The beer in Southeast Asia sets itself apart by adding local ingredients that are hard to find in craft beer meccas like the US and Britain. Mr Pemberton uses local fruits in his beer, like his Kumquat Pale Ale, while Mr Violette sources jasmine flowers from northern Vietnam for Pasteur Street’s Jasmine IPA.
“Lots of breweries use tropical ingredients in their beer, but very few craft breweries are actually in the tropics,” Mr Violette said. “They don’t grow hops and barley in Vietnam, so if we were going to import all our raw material, I asked myself, ‘Why bother having a brewery in Southeast Asia?'”
He says many craft breweries have been opening up in the country, especially in Ho Chi Minh City, making Vietnam what he calls the craft beer hub of Southeast Asia.
This craft beer hegemony of Vietnam over Thailand plays into long-running fears that Thailand could one day be usurped as the second-largest economy in Asean. With a higher growth rate and population, Vietnam appears to be a likely contender. Vietnam is embracing global consumer trends, standing in stark contrast with Thailand’s protectionist policies.
UNDERGROUND OR OVERSEAS
Taopiphop Limjittrakorn is a member of parliament in the Future Forward Party and a craft brewer most known for his widely publicised arrest in 2017 for brewing his own beer. He remains an advocate of craft beer in Thailand, recently proposing legislation to open up the industry to small players, but he brews his beer in Vietnam.
“Many Thai craft brewers go to Vietnam because they do the small batch sizes, like 1,000-litre batches that are small enough so they don’t need to hold much stock,” Mr Taopiphop said. “Vietnam also has a greater variety of raw materials you can choose for your beers. Most of the brewers that operate there are expats and they know what they’re doing.”
He says the craft beer cause is finding bipartisan support in parliament, with the ruling coalition proposing a similar bill that would eliminate the limited batch requirement for brewers.
“That would be a big change for Thai history, if small people can beat the big corporate tycoons,” Mr Taopiphop said.
Mahanakhon Brewing, maker of the Mahanakhon and Sivilai brands, has worked doggedly to get the price down to a more affordable 69 baht a can while battling many regulatory and tax hurdles, says Avi Yashaya, a partner at Mahanakhon.

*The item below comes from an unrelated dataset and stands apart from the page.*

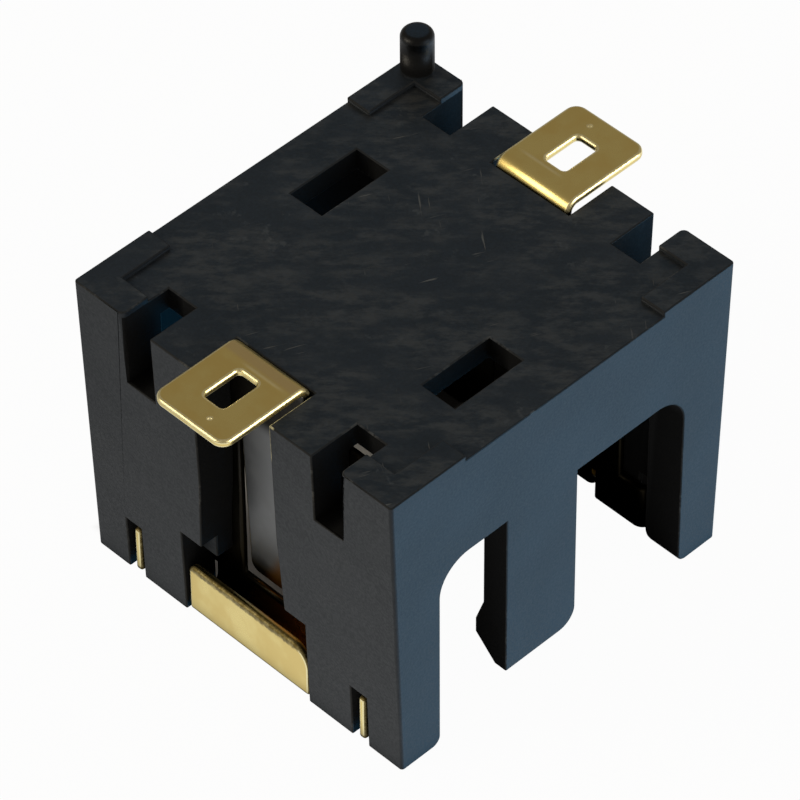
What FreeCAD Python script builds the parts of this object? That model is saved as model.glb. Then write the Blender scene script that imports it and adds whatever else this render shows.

The company, which was founded in 2015, has grown to sell about 12 million bottles a year between the two brands. Like most Thai craft beer companies, it grew from an underground operation of illicit homebrewing. While the sales are impressive for a young company, it still falls way below the threshold needed to brew beer in Thailand, and like so many other Thai brewers, Mahanakhon makes its beer in Vietnam.
“At least when it comes to beer, there is more of a defined, organic network of suppliers, breweries, skilled operators and a knowledgeable customer base [in Vietnam],” Mr Yashaya said. “Cambodia is still, from my perspective, monopolistic the way Thailand is, so producers treat it as a commodity more so than a culture.”
But even if the law changes in Thailand, he reckons it would take another 2½ years before the company is ready to brew large quantities domestically.
For now, Mr Yashaya wants to use his beers to broaden local tastes with the more experimental and bold flavours offered by craft beer.
While he would like to push out more varieties, the company is starting with the Mahanakhon and Sivilai beers that have a more subdued flavour than some of the hoppier and bitter craft beers popular in the West — providing a gateway into craft beer for beginner palettes used to the bland lagers dominating Thailand. The company is still planning to launch three or four new beer varieties this year.
“You go to Vietnam and buy their best beer — their imperial stouts or triple IPAs — for 90-120 baht per pint, and that’s the culture we would like to see in Thailand,” Mr Yashaya said. “We are happy to sacrifice the short-term ability to be so creative for trying to build the market and get to affordable prices.”